On the Performance of Long-Range Autonomous Underwater Vehicles
Enhancing the Endurance of AUVs
Time: Wed 2022-06-15 09.00
Location: Auditorium, Kristineberg Center, 450 34 Fiskebäcksil
Subject area: Vehicle and Maritime Engineering
Doctoral student: Clemens Deutsch , Marina system, Lättkonstruktioner, marina system, flyg- och rymdteknik, rörelsemekanik, Centre for Naval Architecture
Opponent: Professor Martin Ludvigsen, Norwegian University of Science and Technology
Supervisor: Professor Jakob Kuttenkeuler, Marina system, Flygteknik, Farkost- och flygteknik, Lättkonstruktioner, Farkostteknik och Solidmekanik; Roger Berg, Lättkonstruktioner, marina system, flyg- och rymdteknik, rörelsemekanik
Autonomous underwater vehicles (AUVs) are robotic platforms that are commonly used to gather environmental data, provide bathymetric images, and perform manipulation tasks.
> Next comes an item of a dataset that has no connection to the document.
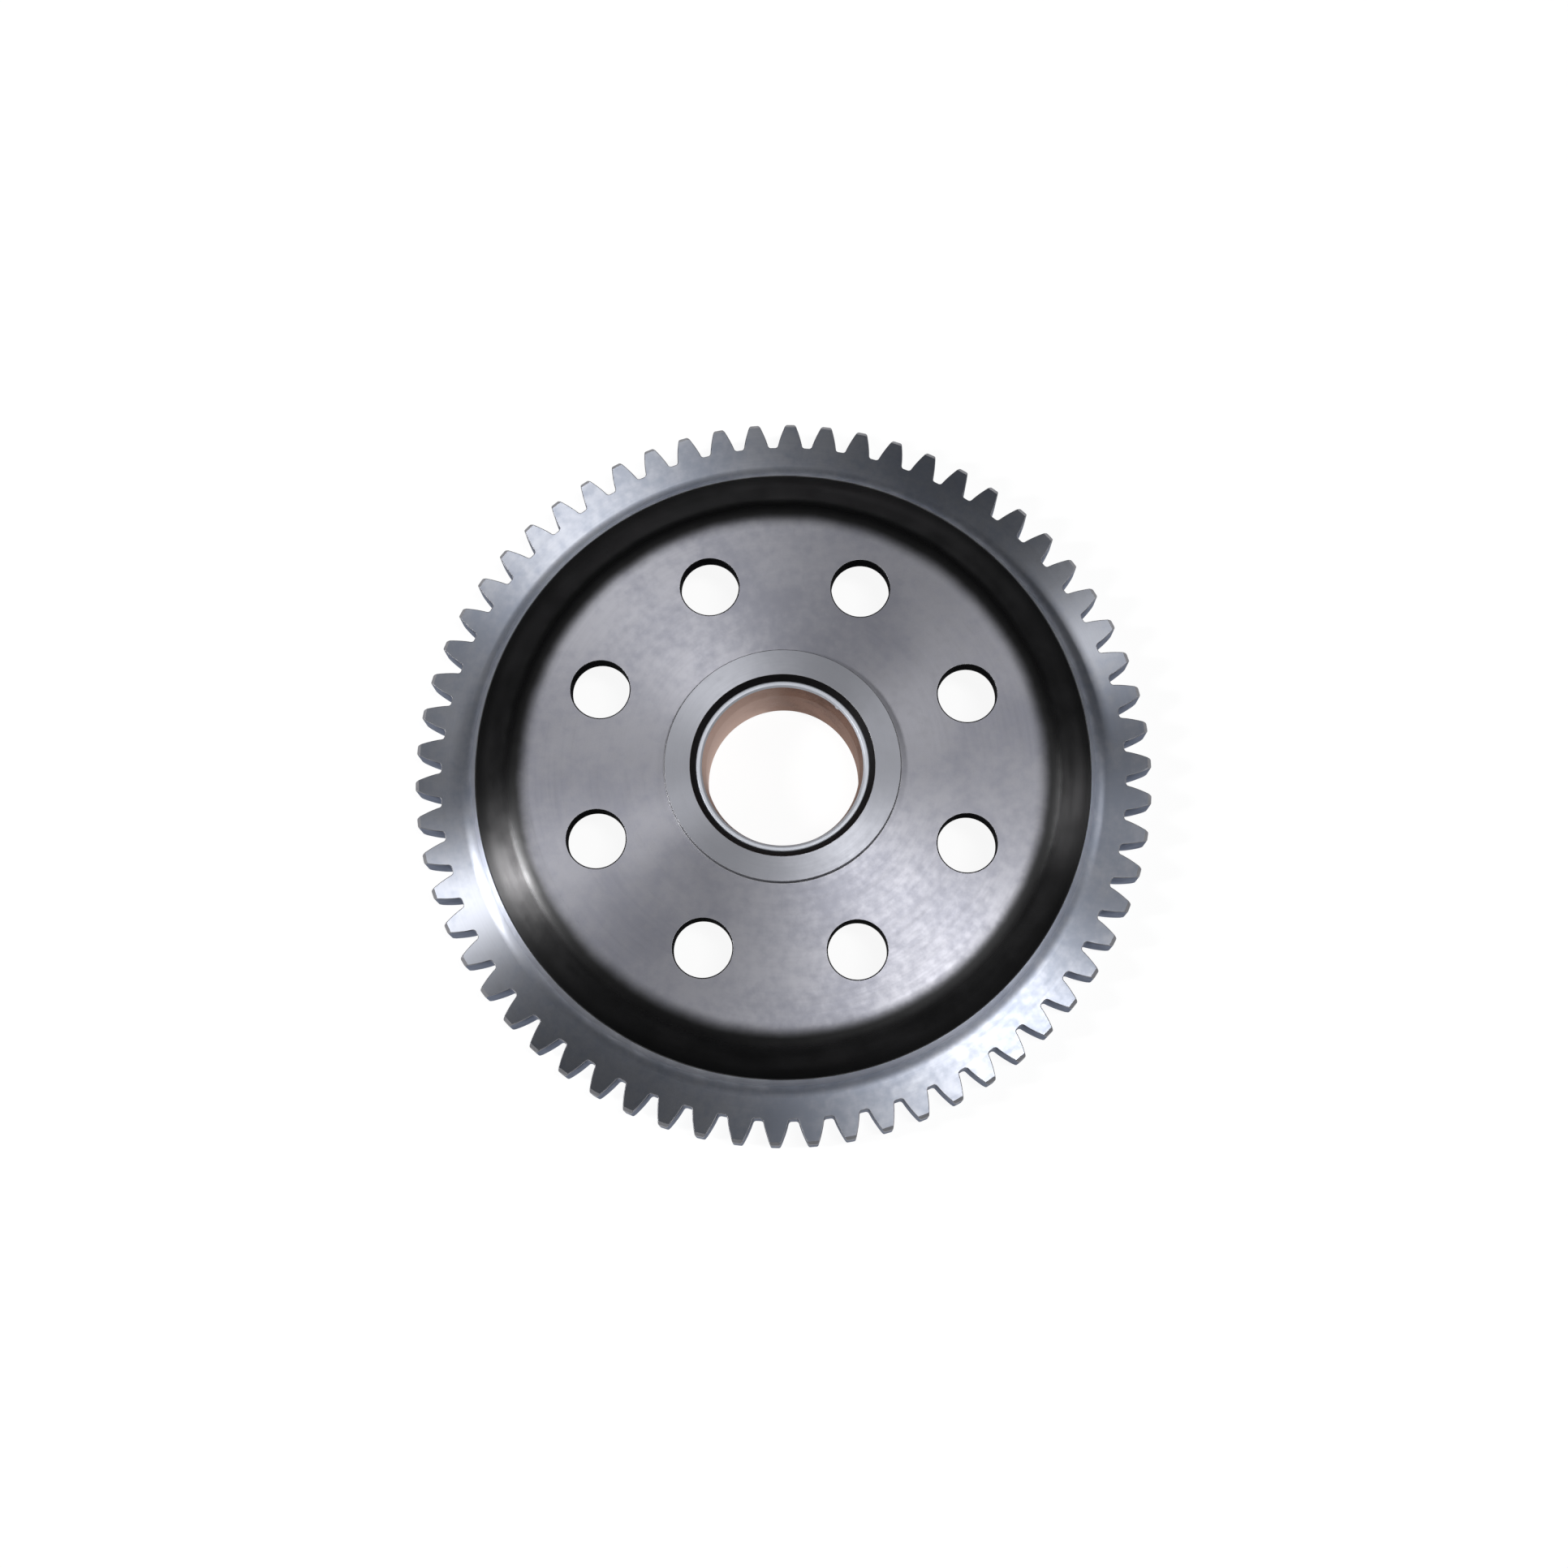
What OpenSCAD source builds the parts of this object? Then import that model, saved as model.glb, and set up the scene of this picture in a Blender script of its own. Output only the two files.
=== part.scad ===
// Driven gear of a starter train: a toothed ring on a raised, dished web, with the
// race of a one-way clutch on its back and a plain bush pressed into its bore.
// Z runs along the axis. The gear rests on the end of the race, at z = 0, and its
// front, with the raised web, faces up.

/* [Teeth] */
// Number of teeth
teeth_n = 62; // [56:1:72]
// Module: the pitch diameter divided by the number of teeth
tooth_module = 2; // [1.9:0.05:2.3]
// Pressure angle of the involute flanks, in degrees
pressure_angle = 20; // [18:0.5:25]
// Height of the teeth above the pitch circle
addendum = 2; // [1.6:0.05:2.2]
// Depth of the tooth spaces below the pitch circle
dedendum = 2.5; // [2.1:0.05:2.7]
// Fillet between a flank and the bottom of the tooth space
root_fillet = 0.8; // [0.3:0.05:1]
// Width of the teeth, along the axis
face_w = 7; // [5:0.1:8]
// Chamfer turned on the blank at both ends of the teeth
tip_chamfer = 0.6; // [0.2:0.05:1]
// Turn of the first tooth against the web holes, in degrees
tooth_turn = 2.48; // [0:0.01:5.8]

/* [Rim] */
// Flat of the front face between the tooth roots and the step
rim_flat = 4.9; // [3:0.1:7]
// Height of the step inside that flat
step_h = 3.5; // [1:0.1:5]
// Slope of the step: how far it leans inwards over its height
step_lean = 1.5; // [0.5:0.1:3]
// Wall between the top of the step and the cavity behind it
rim_wall = 3.1; // [2:0.1:5]
// Chamfer on the inner edge of the rim's back
rim_chamfer = 0.6; // [0.2:0.1:1.2]

/* [Web] */
// Height of the web's front above the rim's front
web_rise = 7.4; // [6.5:0.1:9]
// Thickness of the web and of the cone that carries it
web_t = 3.7; // [3:0.1:4.5]
// Radial width of the cone between the step and the web
cone_w = 7.1; // [5:0.1:9]
// Rounding where the cone runs into the web's front
shoulder_r = 9; // [4:0.5:12]
// Rounding in the cavity, where the cone runs into the web's back
cavity_r = 4; // [2:0.5:6]

/* [Web holes] */
// Number of holes
hole_n = 8; // [3:1:10]
// Diameter of the holes
hole_d = 10; // [5:0.1:12]
// Diameter of the circle through their centres
hole_pcd = 68.2; // [66:0.1:71]
// Chamfer on both ends of each hole
hole_chamfer = 0.5; // [0.2:0.05:1]

/* [Hub and race] */
// Diameter of the raised thrust face on the front
thrust_d = 40.4; // [36:0.1:46]
// Height of the thrust face above the web
thrust_rise = 1.1; // [0.4:0.1:2]
// Edge chamfer of the thrust face
thrust_chamfer = 0.2; // [0.1:0.05:0.3]
// Diameter of the clutch race on the back
race_d = 45; // [40:0.1:48]
// Distance from the rim's front to the end of the race
race_drop = 8.9; // [8.2:0.1:14]
// Chamfer on the end of the race
race_chamfer = 1; // [0.3:0.1:2]
// Fillet between the race and the web
race_fillet = 1.5; // [0.5:0.1:2.5]
// Chamfer of the bore at the thrust face
mouth_chamfer = 1; // [0.4:0.05:1.5]
// Chamfer of the bore at the end of the race
tail_chamfer = 0.5; // [0.3:0.05:1]

/* [Bush] */
// Outer diameter of the bush, which the bore grips
bush_d = 29.7; // [28:0.1:32]
// Wall of the bush: steel back and bronze lining together
bush_wall = 1.65; // [1.2:0.05:2.5]
// Flat left on the front end of the bush outside its bevel
bush_land = 0.25; // [0.1:0.05:0.5]
// Bevel inside the back end of the bush
bush_tail_bevel = 0.5; // [0.2:0.05:0.8]

/* [Hidden] */
$fn = 144;
eps = 0.01;

// The teeth follow from the module
pitch_r = teeth_n * tooth_module / 2;
tip_r = pitch_r + addendum;
root_r = pitch_r - dedendum;
base_r = pitch_r * cos(pressure_angle);
half_pitch = 180 / teeth_n;
// Half the angle of a tooth at its base circle
base_half = half_pitch / 2 + inv(pressure_angle);
// Points along each flank, and along each fillet
flank_steps = 6;
fillet_steps = 4;
// Largest fillet that fits between two flanks, and the one that is cut
fillet_r = min(root_fillet, largest_fillet(0.05, 2, 12));

// Heights above the end of the race
rim_z = race_drop;
rim_back_z = rim_z - face_w;
step_z = rim_z + step_h;
web_z = rim_z + web_rise;
web_back_z = web_z - web_t;
thrust_z = web_z + thrust_rise;
bush_top_z = thrust_z - mouth_chamfer;

// Radii of the blank, from the rim inwards
step_foot_r = root_r - rim_flat;
step_top_r = step_foot_r - step_lean;
web_r = step_top_r - cone_w;
cavity_outer_r = step_top_r - rim_wall;
thrust_r = thrust_d / 2;
race_r = race_d / 2;
hole_r = hole_d / 2;
bush_r = bush_d / 2;
bush_bore_r = bush_r - bush_wall;

// The cone's slope, and its inner line, one web thickness below the outer one
cone_slope = atan2(web_z - step_z, cone_w);
web_back_r = web_r - web_t * tan(cone_slope / 2);
cavity_top_z = web_back_z - (cavity_outer_r - web_back_r) * tan(cone_slope);

// Involute function: the angle that the curve gains at pressure angle a
function inv(a) = tan(a) * 180 / PI - a;

function polar(r, a) = [r * cos(a), r * sin(a)];

// Angle between a tooth's centre line and its flank at radius r
function flank_half(r) = base_half - inv(acos(base_r / r));

// Angle between a tooth's centre line and the centre of a root fillet of radius f.
// That centre lies on the involute parallel to the flank, f further out.
function fillet_half(f) =
    base_half + f / base_r * 180 / PI - inv(acos(base_r / (root_r + f)));

function largest_fillet(low, high, steps) =
    steps == 0 ? low
    : let (mid = (low + high) / 2)
      fillet_half(mid) < half_pitch
        ? largest_fillet(mid, high, steps - 1)
        : largest_fillet(low, mid, steps - 1);

// Points of an arc about c, from angle a to angle b
function arc(c, r, a, b, steps) =
    [for (i = [0 : steps]) c + polar(r, a + (b - a) * i / steps)];

// Points that round the corner between the rays from p to a and from p to b
function rounded(a, p, b, r, steps) =
    let (u = (a - p) / norm(a - p),
         v = (b - p) / norm(b - p),
         half = acos(u * v) / 2,
         c = p + (u + v) / norm(u + v) * r / sin(half),
         start = p + u * r / tan(half) - c,
         end = p + v * r / tan(half) - c,
         a0 = atan2(start[1], start[0]),
         turn = atan2(end[1], end[0]) - a0,
         sweep = turn > 180 ? turn - 360 : turn < -180 ? turn + 360 : turn)
    arc(c, r, a0, a0 + sweep, steps);

// One side of a tooth space, from outside the tips down to its bottom. The space is
// centred on angle 0, so the tooth beside it is centred on half_pitch.
function space_side() =
    let (c_r = root_r + fillet_r,
         string = sqrt(c_r * c_r - base_r * base_r) - fillet_r,
         flank_r = sqrt(base_r * base_r + string * string),
         centre = polar(c_r, half_pitch - fillet_half(fillet_r)),
         touch = polar(flank_r, half_pitch - flank_half(flank_r)) - centre,
         bottom = half_pitch - fillet_half(fillet_r) + 180,
         a0 = atan2(touch[1], touch[0]),
         out_r = tip_r + 0.3)
    concat(
        [polar(tip_r + 1, half_pitch - flank_half(out_r))],
        [for (i = [0 : flank_steps - 1])
            let (r = out_r + (flank_r - out_r) * i / flank_steps)
            polar(r, half_pitch - flank_half(r))],
        arc(centre, fillet_r, a0, bottom, fillet_steps)
    );

module tooth_space() {
    side = space_side();
    n = len(side);
    other = [for (i = [n - 1 : -1 : 0]) [side[i][0], -side[i][1]]];
    translate([0, 0, rim_back_z - 1])
        linear_extrude(face_w + 2)
            polygon(concat(side, other));
}

// Turned blank of the gear, with the bore and the cavity behind the web
module blank() {
    shoulder = rounded([step_top_r, step_z], [web_r, web_z], [0, web_z], shoulder_r, 10);
    pocket = rounded([0, web_back_z], [web_back_r, web_back_z],
                     [cavity_outer_r, cavity_top_z], cavity_r, 6);
    corner = rounded([race_r, 0], [race_r, web_back_z], [web_r, web_back_z], race_fillet, 5);
    rotate_extrude()
        polygon(concat(
            [
                [bush_r, tail_chamfer],
                [bush_r + tail_chamfer, 0],
                [race_r - race_chamfer, 0],
                [race_r, race_chamfer]
            ],
            corner,
            pocket,
            [
                [cavity_outer_r, cavity_top_z],
                [cavity_outer_r, rim_back_z + rim_chamfer],
                [cavity_outer_r + rim_chamfer, rim_back_z],
                [tip_r - tip_chamfer, rim_back_z],
                [tip_r, rim_back_z + tip_chamfer],
                [tip_r, rim_z - tip_chamfer],
                [tip_r - tip_chamfer, rim_z],
                [step_foot_r, rim_z],
                [step_top_r, step_z]
            ],
            shoulder,
            [
                [thrust_r, web_z],
                [thrust_r, thrust_z - thrust_chamfer],
                [thrust_r - thrust_chamfer, thrust_z],
                [bush_r + mouth_chamfer, thrust_z],
                [bush_r, bush_top_z]
            ]
        ));
}

module web_hole() {
    translate([0, 0, web_back_z - 1]) cylinder(h = web_t + 2, r = hole_r);
    translate([0, 0, web_z - hole_chamfer])
        cylinder(h = hole_chamfer + eps, r1 = hole_r, r2 = hole_r + hole_chamfer + eps);
    translate([0, 0, web_back_z - eps])
        cylinder(h = hole_chamfer + eps, r1 = hole_r + hole_chamfer + eps, r2 = hole_r);
}

// The gear is one piece: teeth, rim, cone, web, hub and race
module gear() {
    color("slategray")
        difference() {
            blank();
            for (i = [0 : teeth_n - 1])
                rotate(tooth_turn + (i + 0.5) * 2 * half_pitch) tooth_space();
            for (i = [0 : hole_n - 1])
                rotate((i + 0.5) * 360 / hole_n)
                    translate([hole_pcd / 2, 0, 0]) web_hole();
        }
}

// Steel-backed bronze bush, gripped by the bore from one mouth chamfer to the other
module bush() {
    color("peru")
        rotate_extrude()
            polygon([
                [bush_bore_r + bush_tail_bevel, tail_chamfer],
                [bush_r, tail_chamfer],
                [bush_r, bush_top_z],
                [bush_r - bush_land, bush_top_z],
                [bush_bore_r, bush_top_z - (bush_wall - bush_land)],
                [bush_bore_r, tail_chamfer + bush_tail_bevel]
            ]);
}

gear();
bush();
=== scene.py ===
"""Studio scene of a starter driven gear: its finished meshes and materials around the CAD frame."""

import logging
import math
from dataclasses import dataclass, field
from enum import Enum
from typing import Iterable, Sequence, Union

import bmesh
import bpy
from mathutils import Matrix, Vector


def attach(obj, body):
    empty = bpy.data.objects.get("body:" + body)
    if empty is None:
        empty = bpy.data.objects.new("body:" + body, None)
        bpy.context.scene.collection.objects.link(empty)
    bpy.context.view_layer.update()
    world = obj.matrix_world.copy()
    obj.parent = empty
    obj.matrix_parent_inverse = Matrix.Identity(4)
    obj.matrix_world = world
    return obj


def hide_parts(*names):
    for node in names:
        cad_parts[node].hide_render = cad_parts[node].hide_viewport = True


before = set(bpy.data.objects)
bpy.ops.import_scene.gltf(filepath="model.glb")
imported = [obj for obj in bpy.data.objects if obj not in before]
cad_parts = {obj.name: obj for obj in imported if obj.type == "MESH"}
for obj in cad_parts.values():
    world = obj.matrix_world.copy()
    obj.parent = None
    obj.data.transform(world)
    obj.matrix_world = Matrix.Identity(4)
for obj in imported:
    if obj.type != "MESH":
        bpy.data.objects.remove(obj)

LOG = logging.getLogger("starter_gear")
MM = 0.001
QUARTER_TURN = 0.25
# Drop in millimetres past which a point of the rim's edge lies on the chamfer of a tip
CHAMFERED = 1e-4
# Where new vertices cut the arc under the chamfer of a tip
CHORD_PARTS = (0.25, 0.5, 0.75)
# Digits of a millimetre that tell two places of a profile apart
PLACE_DIGITS = 5
Number = Union[float, "Value"]
Socket = bpy.types.NodeSocket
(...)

These robots are used not only for scientific, but also for industrial and military purposes. Climate change, political instabilities, and the increasing demand for both renewable and fossil energy sources have created a need for high-performance AUVs and particularly long-range AUVs.
The performance of long-range AUVs is characterised by several parameters, such as autonomous decision making, accurate navigation, system reliability, and vehicle endurance. The vehicle’s endurance is the key capability enabling long-range missions and is determined by the energy capacity and power consumption. By cruising at optimum speed, the vehicle endurance can be utilised most efficiently, resulting in the longest achievable vehicle range. The range of AUVs can be extended by maximising the available energy capacity and by minimising the overall power consumption. This thesis shows how the choices of propulsion system and power source can help improving the range of AUVs.
The power consumption comprises the hotel load and propulsive power. While the hotel load is largely depending on the payload sensors, the propulsive power can be minimised by choosing the right propulsion system. As a part of this thesis, the transit performance of underwater gliders is analysed using an analytical approach. The analysis yields a glide metric for the assessment of the energy efficiency of underwater gliding and allows for comparison to other conventional propulsion systems.
The most common energy systems for AUVs are primary and secondary electrochemical cells, in particular lithium-ion batteries. Alternative energy systems such as fuel cell (FC) systems can potentially improve the range of AUVs. Through a conceptual design study using off-the-shelf components, it is shown how FC systems can increase the energy capacity of AUVs. FC systems are typically implemented as hybrid systems paired with a small capacity battery system. Energy management strategies (EMS) are required to coordinate these two power sources. In this thesis, deterministic and optimisation-based strategies have been tested in simulations and evaluated against realistic AUV power consumption data from field trials. The results suggest that the complexity of the EMS needs to grow with mission complexity. While deterministic methods can yield the lowest energy consumption for standard missions (e.g. bathymetric imaging), optimisation-based methods provide best load-following behavior, making these methods better suited for retaining power reliability through maintaining battery state of charge.